The gallery’s home is the former Citizens State Bank, built in 1911 and with its vault still intact and usable. Recent remodeling has retained the historic flavor of the building, which is listed on the National Registry of Historic Building, a spokesman said.

The gallery will be open Thursdays through Sundays from 11 a.m. to 6 p.m.

“From the Heart: These are the Coeur d’Alene Peoples” will have a free showing from 11 a.m. to 5 p.m. Saturday at the Museum of North Idaho, 115 Northwest Blvd. in Coeur d’Alene.

The exhibit features oral histories from 10 Coeur d’Alene Tribal members.

Other exhibits in the museum include:

“Artistic Tradition in Transition,” featuring beaded bags by Native American tribes.

A model of the steamboat Flyer built by Al Sorenson for the exhibit on steamboats and tug boat operations.

The history of explorers in the Coeur d’Alene area and its railroads, trails, logging lumbering …

The museum closes for the season on Oct. 31.

Works of Doug Hyde, a nationally known artist and former Lapwai, Idaho, resident, are on display through Nov. 21 at the Lewis-Clark Center for Arts & History in Lewiston, Idaho’s Historic First Security Bank.

Also showing are pieces of traditional and contemporary art by Nez Perce artists.
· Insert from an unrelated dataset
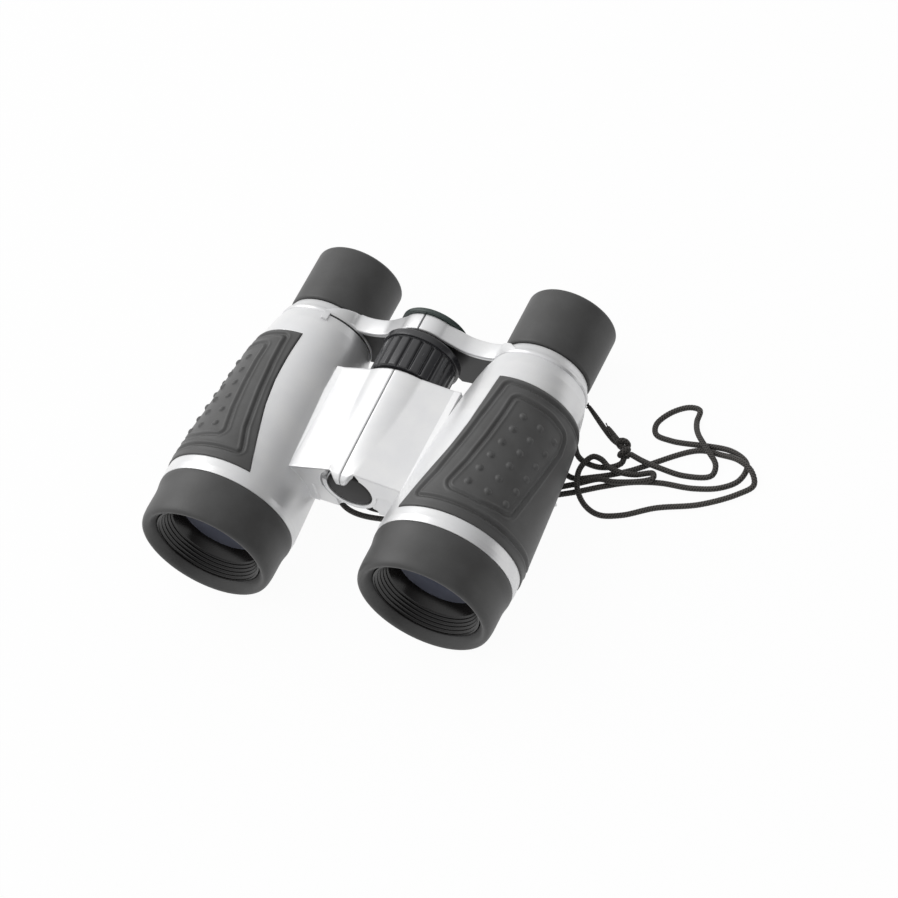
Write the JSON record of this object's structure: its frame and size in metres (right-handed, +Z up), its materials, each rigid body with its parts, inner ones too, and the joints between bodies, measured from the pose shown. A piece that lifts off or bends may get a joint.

Hyde specializes in sculptures of bronze, limestone, alabaster and marble. His likeness of Lewis and Clark with Nez Perce Chief Twisted Hair and his son Lawyer is the centerpiece of Lewis-Clark State College’s Centennial Mall.

Hyde will discuss his work at 5 tonight in the gallery. Gallery hours are 11 a.m. to 4 p.m. Monday through Friday. Admission is $1.